** Written task **
Copy each line of the data below with the word "bending".

** Data extract **
-- START --
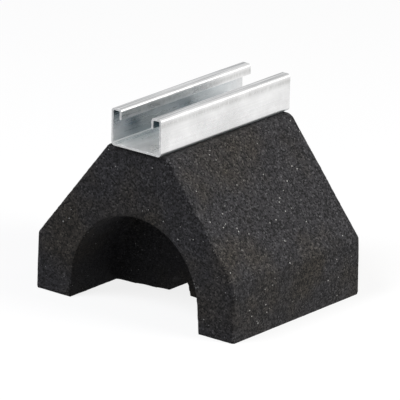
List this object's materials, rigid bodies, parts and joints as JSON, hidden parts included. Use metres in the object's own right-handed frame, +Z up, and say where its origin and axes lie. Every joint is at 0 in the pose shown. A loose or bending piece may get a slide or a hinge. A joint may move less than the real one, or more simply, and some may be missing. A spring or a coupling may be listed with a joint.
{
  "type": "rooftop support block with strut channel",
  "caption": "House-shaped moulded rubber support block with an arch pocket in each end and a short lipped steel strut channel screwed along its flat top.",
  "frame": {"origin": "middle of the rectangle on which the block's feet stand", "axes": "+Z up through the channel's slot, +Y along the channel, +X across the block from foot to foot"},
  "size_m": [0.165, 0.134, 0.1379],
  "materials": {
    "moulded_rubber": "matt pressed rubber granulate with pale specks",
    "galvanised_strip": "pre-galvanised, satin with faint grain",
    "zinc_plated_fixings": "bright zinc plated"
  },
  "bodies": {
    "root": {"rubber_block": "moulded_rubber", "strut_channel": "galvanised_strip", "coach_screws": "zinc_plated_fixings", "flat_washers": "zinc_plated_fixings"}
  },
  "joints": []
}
-- END --
-- START --
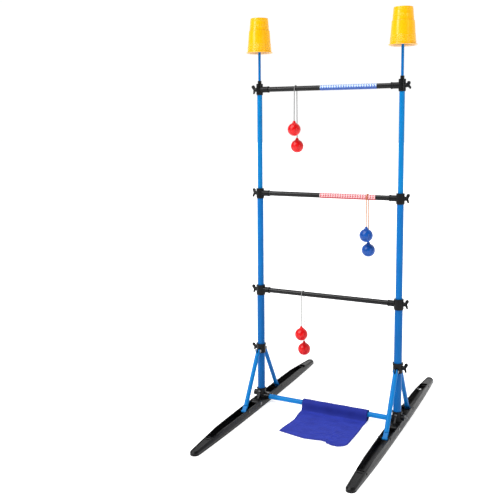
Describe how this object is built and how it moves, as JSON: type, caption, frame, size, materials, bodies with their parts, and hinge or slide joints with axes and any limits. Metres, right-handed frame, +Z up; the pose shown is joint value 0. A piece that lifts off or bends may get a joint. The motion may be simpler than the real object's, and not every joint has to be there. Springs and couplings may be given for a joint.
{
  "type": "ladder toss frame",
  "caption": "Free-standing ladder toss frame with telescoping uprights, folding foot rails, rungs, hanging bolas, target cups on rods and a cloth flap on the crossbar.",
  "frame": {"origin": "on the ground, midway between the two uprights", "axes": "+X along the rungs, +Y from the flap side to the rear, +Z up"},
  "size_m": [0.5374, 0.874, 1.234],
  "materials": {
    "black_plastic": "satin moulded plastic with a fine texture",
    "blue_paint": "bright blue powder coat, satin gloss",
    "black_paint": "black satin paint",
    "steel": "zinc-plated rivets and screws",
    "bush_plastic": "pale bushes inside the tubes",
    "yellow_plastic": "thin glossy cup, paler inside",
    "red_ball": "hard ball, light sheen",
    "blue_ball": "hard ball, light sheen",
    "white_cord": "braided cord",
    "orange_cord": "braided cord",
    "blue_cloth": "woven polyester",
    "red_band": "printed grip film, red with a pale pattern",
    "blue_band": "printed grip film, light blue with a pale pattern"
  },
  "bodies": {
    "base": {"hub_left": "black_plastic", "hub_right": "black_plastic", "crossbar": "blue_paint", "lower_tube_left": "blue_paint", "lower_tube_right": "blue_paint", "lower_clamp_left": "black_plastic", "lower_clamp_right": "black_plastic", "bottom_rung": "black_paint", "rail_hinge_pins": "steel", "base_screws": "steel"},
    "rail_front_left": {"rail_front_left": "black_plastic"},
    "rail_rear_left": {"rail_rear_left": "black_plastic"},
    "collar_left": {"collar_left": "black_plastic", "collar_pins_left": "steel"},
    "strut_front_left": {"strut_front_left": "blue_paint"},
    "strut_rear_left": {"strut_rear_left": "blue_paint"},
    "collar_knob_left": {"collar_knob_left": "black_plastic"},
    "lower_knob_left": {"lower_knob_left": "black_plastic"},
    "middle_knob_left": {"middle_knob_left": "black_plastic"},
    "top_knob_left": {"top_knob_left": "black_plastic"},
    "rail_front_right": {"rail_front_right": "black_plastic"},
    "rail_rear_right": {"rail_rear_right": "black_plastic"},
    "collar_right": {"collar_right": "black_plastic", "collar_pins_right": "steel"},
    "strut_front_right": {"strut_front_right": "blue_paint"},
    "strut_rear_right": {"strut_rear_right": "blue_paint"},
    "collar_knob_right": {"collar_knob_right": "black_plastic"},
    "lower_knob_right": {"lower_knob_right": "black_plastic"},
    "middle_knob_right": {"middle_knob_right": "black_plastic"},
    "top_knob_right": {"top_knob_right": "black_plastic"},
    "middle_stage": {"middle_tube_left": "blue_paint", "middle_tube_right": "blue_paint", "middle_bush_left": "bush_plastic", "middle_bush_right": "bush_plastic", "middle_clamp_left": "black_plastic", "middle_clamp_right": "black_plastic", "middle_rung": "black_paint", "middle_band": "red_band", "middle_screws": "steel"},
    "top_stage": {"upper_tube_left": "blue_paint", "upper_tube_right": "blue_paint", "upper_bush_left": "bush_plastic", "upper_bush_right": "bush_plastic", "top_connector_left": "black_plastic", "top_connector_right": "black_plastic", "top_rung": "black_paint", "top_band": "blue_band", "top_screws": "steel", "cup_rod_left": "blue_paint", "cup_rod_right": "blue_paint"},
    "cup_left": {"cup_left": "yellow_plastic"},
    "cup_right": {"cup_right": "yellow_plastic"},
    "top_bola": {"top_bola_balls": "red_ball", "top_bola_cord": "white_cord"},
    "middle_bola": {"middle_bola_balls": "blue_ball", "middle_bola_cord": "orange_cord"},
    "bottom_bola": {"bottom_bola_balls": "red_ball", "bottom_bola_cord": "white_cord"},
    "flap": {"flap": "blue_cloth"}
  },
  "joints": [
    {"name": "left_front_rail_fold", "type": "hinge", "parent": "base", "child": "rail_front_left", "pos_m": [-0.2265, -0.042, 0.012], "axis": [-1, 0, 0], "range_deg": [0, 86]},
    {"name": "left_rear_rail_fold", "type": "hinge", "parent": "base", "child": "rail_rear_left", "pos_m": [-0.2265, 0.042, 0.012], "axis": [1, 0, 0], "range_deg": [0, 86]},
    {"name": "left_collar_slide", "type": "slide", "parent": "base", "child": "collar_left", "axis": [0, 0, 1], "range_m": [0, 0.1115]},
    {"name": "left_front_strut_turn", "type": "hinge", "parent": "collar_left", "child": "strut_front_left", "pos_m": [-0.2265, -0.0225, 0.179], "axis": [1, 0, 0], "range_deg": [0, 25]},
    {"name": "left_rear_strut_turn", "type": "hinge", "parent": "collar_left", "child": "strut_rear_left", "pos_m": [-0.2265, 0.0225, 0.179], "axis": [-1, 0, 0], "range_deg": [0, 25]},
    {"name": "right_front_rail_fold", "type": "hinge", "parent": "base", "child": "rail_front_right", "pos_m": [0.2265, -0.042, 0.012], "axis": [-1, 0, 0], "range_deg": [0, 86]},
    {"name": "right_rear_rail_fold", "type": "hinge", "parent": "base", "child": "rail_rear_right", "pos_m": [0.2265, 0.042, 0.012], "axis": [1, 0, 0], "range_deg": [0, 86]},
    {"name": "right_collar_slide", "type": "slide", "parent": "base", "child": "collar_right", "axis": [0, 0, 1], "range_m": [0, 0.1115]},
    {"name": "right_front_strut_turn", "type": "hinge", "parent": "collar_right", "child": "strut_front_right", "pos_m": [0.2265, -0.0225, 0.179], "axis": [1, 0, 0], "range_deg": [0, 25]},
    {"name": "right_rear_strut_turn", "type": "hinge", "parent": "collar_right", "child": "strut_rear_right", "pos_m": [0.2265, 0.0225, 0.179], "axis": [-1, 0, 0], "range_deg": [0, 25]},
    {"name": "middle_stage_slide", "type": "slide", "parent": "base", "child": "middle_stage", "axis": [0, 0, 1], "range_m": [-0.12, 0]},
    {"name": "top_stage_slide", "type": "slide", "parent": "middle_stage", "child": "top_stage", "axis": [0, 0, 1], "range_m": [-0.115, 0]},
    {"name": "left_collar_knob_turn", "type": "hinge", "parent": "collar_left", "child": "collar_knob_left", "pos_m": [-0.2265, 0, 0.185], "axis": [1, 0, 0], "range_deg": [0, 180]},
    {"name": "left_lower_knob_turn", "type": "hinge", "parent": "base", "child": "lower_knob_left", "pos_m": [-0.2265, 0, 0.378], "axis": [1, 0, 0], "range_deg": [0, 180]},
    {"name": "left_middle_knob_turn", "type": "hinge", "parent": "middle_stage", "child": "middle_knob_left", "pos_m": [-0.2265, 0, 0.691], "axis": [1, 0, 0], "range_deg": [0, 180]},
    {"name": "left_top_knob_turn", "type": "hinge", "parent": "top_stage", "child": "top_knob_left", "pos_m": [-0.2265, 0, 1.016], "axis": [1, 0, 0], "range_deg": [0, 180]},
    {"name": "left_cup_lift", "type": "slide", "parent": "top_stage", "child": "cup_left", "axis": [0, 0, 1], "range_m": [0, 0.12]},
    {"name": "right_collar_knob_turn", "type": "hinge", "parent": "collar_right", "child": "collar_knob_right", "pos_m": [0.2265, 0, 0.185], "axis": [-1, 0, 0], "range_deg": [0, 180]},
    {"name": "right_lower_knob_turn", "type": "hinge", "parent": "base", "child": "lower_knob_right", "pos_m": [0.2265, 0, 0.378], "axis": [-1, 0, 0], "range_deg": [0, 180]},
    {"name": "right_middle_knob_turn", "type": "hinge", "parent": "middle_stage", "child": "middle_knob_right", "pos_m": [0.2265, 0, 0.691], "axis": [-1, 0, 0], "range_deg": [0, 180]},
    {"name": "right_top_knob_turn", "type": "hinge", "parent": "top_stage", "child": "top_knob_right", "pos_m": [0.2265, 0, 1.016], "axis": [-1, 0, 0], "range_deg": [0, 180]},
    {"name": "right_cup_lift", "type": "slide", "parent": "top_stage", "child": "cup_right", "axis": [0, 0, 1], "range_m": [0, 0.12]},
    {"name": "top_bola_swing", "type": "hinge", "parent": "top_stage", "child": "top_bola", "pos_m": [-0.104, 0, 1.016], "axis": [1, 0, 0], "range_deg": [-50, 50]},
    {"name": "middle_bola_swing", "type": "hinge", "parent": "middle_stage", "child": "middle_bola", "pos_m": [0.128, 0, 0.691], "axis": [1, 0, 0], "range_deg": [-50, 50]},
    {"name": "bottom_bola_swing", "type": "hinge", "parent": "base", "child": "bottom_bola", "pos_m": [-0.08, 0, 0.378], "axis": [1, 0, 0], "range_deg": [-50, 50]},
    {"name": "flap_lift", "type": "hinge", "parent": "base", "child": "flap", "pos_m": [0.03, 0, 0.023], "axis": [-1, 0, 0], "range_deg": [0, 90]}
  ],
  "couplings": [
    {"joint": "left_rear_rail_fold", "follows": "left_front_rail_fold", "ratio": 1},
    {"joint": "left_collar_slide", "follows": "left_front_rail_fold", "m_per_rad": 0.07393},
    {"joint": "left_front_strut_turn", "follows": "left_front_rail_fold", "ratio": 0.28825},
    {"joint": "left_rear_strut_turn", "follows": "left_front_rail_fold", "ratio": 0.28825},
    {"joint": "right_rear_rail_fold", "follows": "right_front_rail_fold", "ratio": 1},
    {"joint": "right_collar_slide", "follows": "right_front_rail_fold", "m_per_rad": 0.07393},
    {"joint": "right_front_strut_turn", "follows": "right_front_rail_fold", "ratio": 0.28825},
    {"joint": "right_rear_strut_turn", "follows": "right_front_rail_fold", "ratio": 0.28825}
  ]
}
-- END --
-- START --
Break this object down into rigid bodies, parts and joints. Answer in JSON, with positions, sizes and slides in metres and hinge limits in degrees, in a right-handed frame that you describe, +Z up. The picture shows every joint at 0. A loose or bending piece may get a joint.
-- END --
** Output for this task **
List this object's materials, rigid bodies, parts and joints as JSON, hidden parts included. Use metres in the object's own right-handed frame, +Z up, and say where its origin and axes lie. Every joint is at 0 in the pose shown. A loose or bending piece may get a slide or a hinge. A joint may move less than the real one, or more simply, and some may be missing. A spring or a coupling may be listed with a joint.
Break this object down into rigid bodies, parts and joints. Answer in JSON, with positions, sizes and slides in metres and hinge limits in degrees, in a right-handed frame that you describe, +Z up. The picture shows every joint at 0. A loose or bending piece may get a joint.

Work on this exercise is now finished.